Given task:
Write the material out again exactly as it stands.

Information provided:
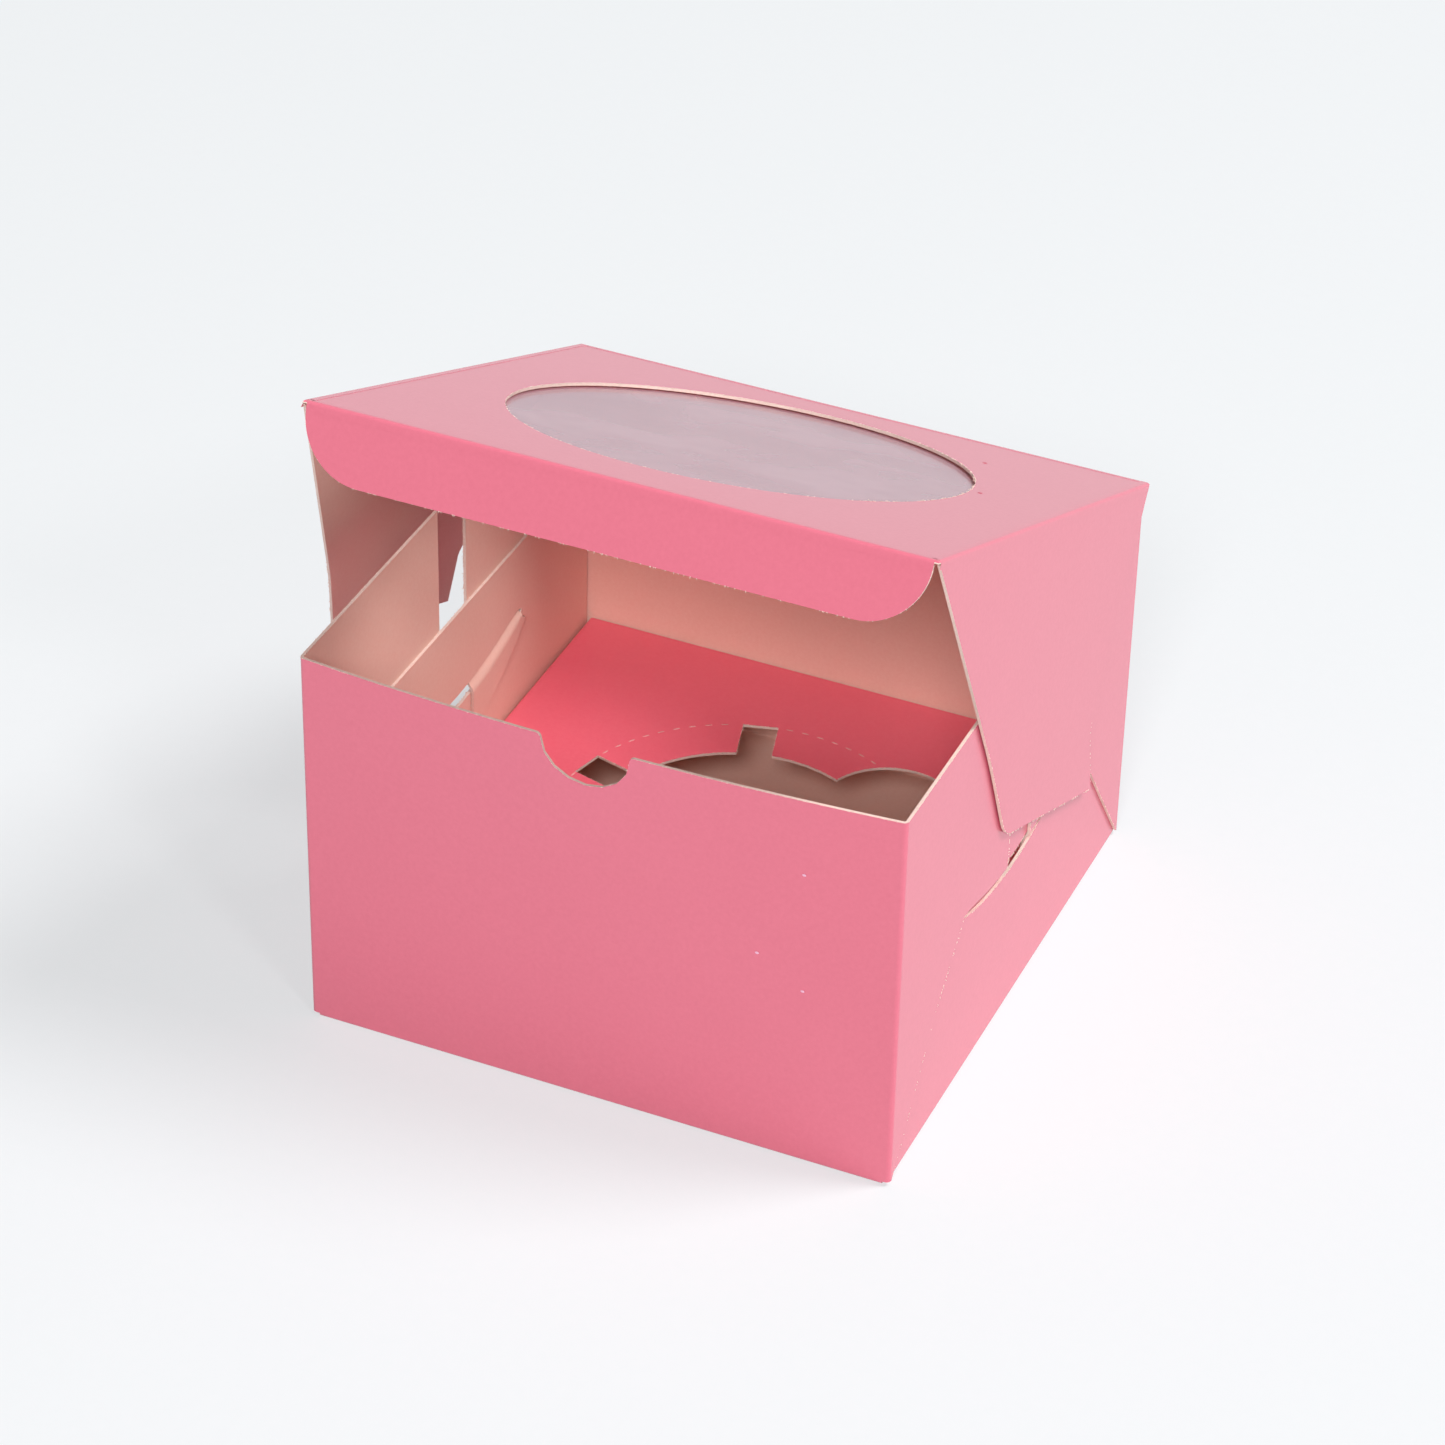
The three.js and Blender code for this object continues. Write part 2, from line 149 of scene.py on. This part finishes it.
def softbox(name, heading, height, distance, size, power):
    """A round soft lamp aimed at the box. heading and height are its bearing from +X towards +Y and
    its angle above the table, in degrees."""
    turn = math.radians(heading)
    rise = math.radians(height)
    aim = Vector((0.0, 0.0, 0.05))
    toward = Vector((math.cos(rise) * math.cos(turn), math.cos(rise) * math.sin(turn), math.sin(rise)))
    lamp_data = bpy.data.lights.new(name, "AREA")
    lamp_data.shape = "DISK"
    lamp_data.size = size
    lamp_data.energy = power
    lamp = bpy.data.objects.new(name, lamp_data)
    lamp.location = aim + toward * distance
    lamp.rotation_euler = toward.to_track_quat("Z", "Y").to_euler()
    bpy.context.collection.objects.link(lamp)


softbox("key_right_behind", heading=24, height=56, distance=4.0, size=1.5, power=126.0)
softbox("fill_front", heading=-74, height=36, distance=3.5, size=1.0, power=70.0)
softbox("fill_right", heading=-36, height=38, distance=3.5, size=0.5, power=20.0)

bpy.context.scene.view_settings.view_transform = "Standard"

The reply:
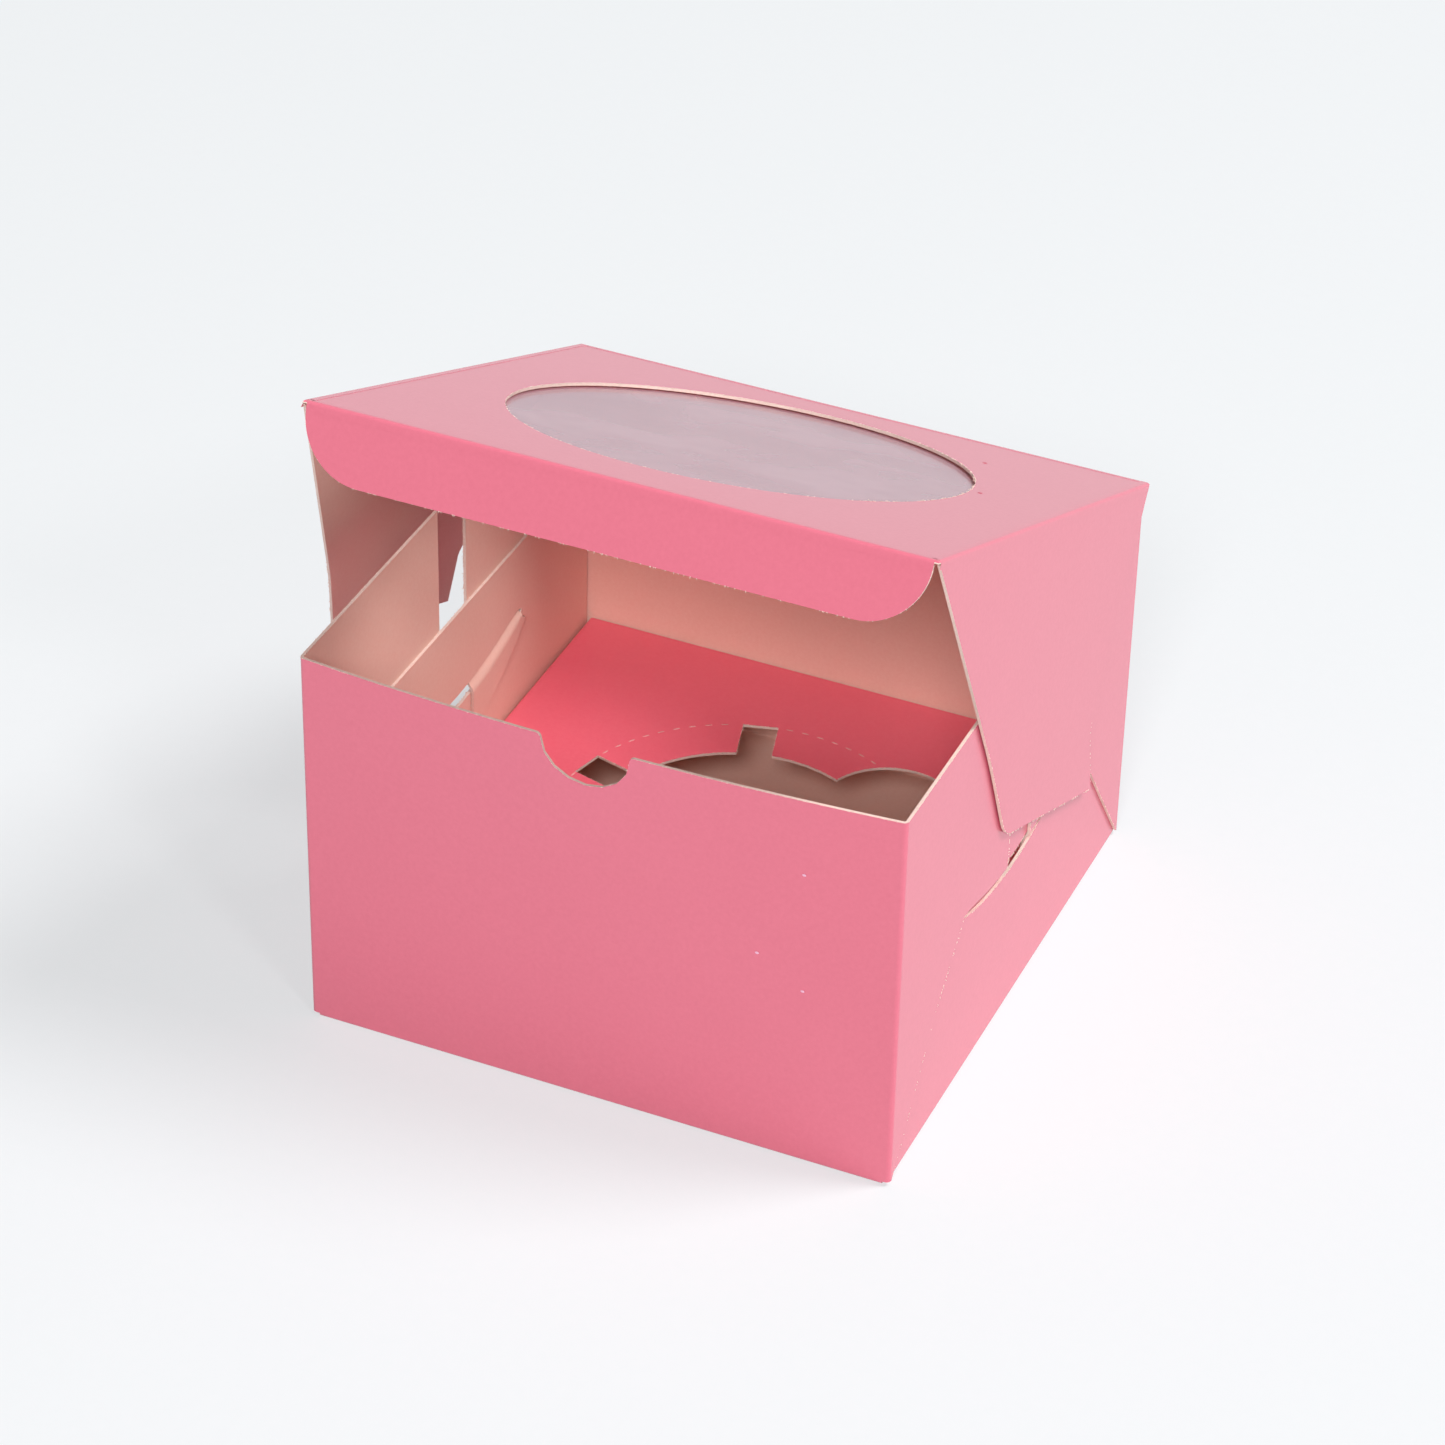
The three.js and Blender code for this object continues. Write part 2, from line 149 of scene.py on. This part finishes it.
def softbox(name, heading, height, distance, size, power):
    """A round soft lamp aimed at the box. heading and height are its bearing from +X towards +Y and
    its angle above the table, in degrees."""
    turn = math.radians(heading)
    rise = math.radians(height)
    aim = Vector((0.0, 0.0, 0.05))
    toward = Vector((math.cos(rise) * math.cos(turn), math.cos(rise) * math.sin(turn), math.sin(rise)))
    lamp_data = bpy.data.lights.new(name, "AREA")
    lamp_data.shape = "DISK"
    lamp_data.size = size
    lamp_data.energy = power
    lamp = bpy.data.objects.new(name, lamp_data)
    lamp.location = aim + toward * distance
    lamp.rotation_euler = toward.to_track_quat("Z", "Y").to_euler()
    bpy.context.collection.objects.link(lamp)


softbox("key_right_behind", heading=24, height=56, distance=4.0, size=1.5, power=126.0)
softbox("fill_front", heading=-74, height=36, distance=3.5, size=1.0, power=70.0)
softbox("fill_right", heading=-36, height=38, distance=3.5, size=0.5, power=20.0)

bpy.context.scene.view_settings.view_transform = "Standard"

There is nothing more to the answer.